What to do
What follows is a listing. Return every line of it exactly.

Collected data
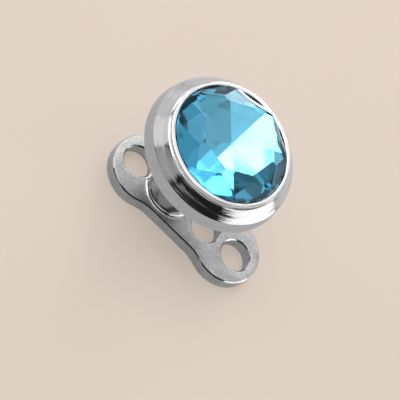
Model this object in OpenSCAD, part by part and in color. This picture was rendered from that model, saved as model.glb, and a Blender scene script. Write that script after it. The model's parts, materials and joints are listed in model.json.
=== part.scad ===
// Dermal anchor with a jewelled top: a footplate with a hollow post, and a round cup with a cut stone on a stud.
// Millimetres, +Z up along the post, origin on the post's axis at the footplate's underside,
// +X towards the end of the footplate that has two holes.

/* [Footplate] */
// Thickness of the footplate
plate_t = 0.5; // [0.35:0.05:0.8]
// Flat left on each side of the post, at the waist
waist_margin = 0.2; // [0.15:0.01:0.4]
// How far each round end swells past the waist, on each side
lobe_swell = 0.2; // [0.1:0.01:0.4]
// Radius of the hollow curve between the waist and each round end
neck_r = 1.5; // [0.8:0.1:2]
// Diameter of the three holes
hole_d = 1.04; // [0.7:0.02:1.3]
// Metal between the post and the hole at the short end
short_gap = 0.08; // [0.05:0.01:0.5]
// Metal between the post and the nearest hole of the long end
long_gap = 0.29; // [0.15:0.01:0.6]
// Metal between the two holes of the long end
hole_gap = 0.28; // [0.15:0.01:0.6]
// Metal between the outer holes and the tips
tip_wall = 0.33; // [0.2:0.01:0.6]
// Broken edge round the footplate, its holes, the post and the cup
edge_break = 0.04; // [0.02:0.01:0.06]

/* [Post] */
// Height of the post above the footplate
post_h = 3; // [2.4:0.1:4]
// Wall of the post round its bore
post_wall = 0.2; // [0.15:0.01:0.4]
// Radius of the fillet at the foot of the post
post_fillet = 0.15; // [0.05:0.01:0.3]

/* [Stud] */
// Diameter over the crests of the stud's thread
stud_d = 1.12; // [0.8:0.02:1.4]
// Length of the stud below the cup
stud_l = 1.6; // [1:0.1:2]
// Distance from one thread crest to the next
thread_pitch = 0.25; // [0.2:0.01:0.35]
// Depth of the thread
thread_depth = 0.08; // [0.04:0.01:0.12]
// Running clearance between the stud and its bore, on the radius
bore_gap = 0.04; // [0.02:0.01:0.08]
// Room left in the bore below the stud
bore_end_gap = 0.3; // [0.1:0.05:0.5]
// Gap between the top of the post and the cup
seat_gap = 0.01; // [0.01:0.01:0.05]

/* [Cup] */
// Metal under the middle of the stone's seat
floor_t = 0.45; // [0.15:0.01:0.6]
// Width of the lip round the stone
lip_w = 0.14; // [0.08:0.01:0.2]
// Height of the lip above the shoulder
lip_h = 0.13; // [0.11:0.01:0.25]
// Height of the lip above the girdle of the stone
lip_over = 0.03; // [0.01:0.01:0.06]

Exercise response
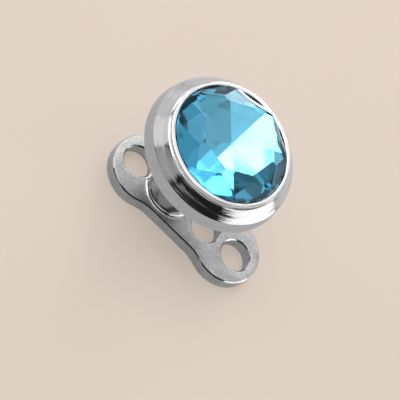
Model this object in OpenSCAD, part by part and in color. This picture was rendered from that model, saved as model.glb, and a Blender scene script. Write that script after it. The model's parts, materials and joints are listed in model.json.
=== part.scad ===
// Dermal anchor with a jewelled top: a footplate with a hollow post, and a round cup with a cut stone on a stud.
// Millimetres, +Z up along the post, origin on the post's axis at the footplate's underside,
// +X towards the end of the footplate that has two holes.

/* [Footplate] */
// Thickness of the footplate
plate_t = 0.5; // [0.35:0.05:0.8]
// Flat left on each side of the post, at the waist
waist_margin = 0.2; // [0.15:0.01:0.4]
// How far each round end swells past the waist, on each side
lobe_swell = 0.2; // [0.1:0.01:0.4]
// Radius of the hollow curve between the waist and each round end
neck_r = 1.5; // [0.8:0.1:2]
// Diameter of the three holes
hole_d = 1.04; // [0.7:0.02:1.3]
// Metal between the post and the hole at the short end
short_gap = 0.08; // [0.05:0.01:0.5]
// Metal between the post and the nearest hole of the long end
long_gap = 0.29; // [0.15:0.01:0.6]
// Metal between the two holes of the long end
hole_gap = 0.28; // [0.15:0.01:0.6]
// Metal between the outer holes and the tips
tip_wall = 0.33; // [0.2:0.01:0.6]
// Broken edge round the footplate, its holes, the post and the cup
edge_break = 0.04; // [0.02:0.01:0.06]

/* [Post] */
// Height of the post above the footplate
post_h = 3; // [2.4:0.1:4]
// Wall of the post round its bore
post_wall = 0.2; // [0.15:0.01:0.4]
// Radius of the fillet at the foot of the post
post_fillet = 0.15; // [0.05:0.01:0.3]

/* [Stud] */
// Diameter over the crests of the stud's thread
stud_d = 1.12; // [0.8:0.02:1.4]
// Length of the stud below the cup
stud_l = 1.6; // [1:0.1:2]
// Distance from one thread crest to the next
thread_pitch = 0.25; // [0.2:0.01:0.35]
// Depth of the thread
thread_depth = 0.08; // [0.04:0.01:0.12]
// Running clearance between the stud and its bore, on the radius
bore_gap = 0.04; // [0.02:0.01:0.08]
// Room left in the bore below the stud
bore_end_gap = 0.3; // [0.1:0.05:0.5]
// Gap between the top of the post and the cup
seat_gap = 0.01; // [0.01:0.01:0.05]

/* [Cup] */
// Metal under the middle of the stone's seat
floor_t = 0.45; // [0.15:0.01:0.6]
// Width of the lip round the stone
lip_w = 0.14; // [0.08:0.01:0.2]
// Height of the lip above the shoulder
lip_h = 0.13; // [0.11:0.01:0.25]
// Height of the lip above the girdle of the stone
lip_over = 0.03; // [0.01:0.01:0.06]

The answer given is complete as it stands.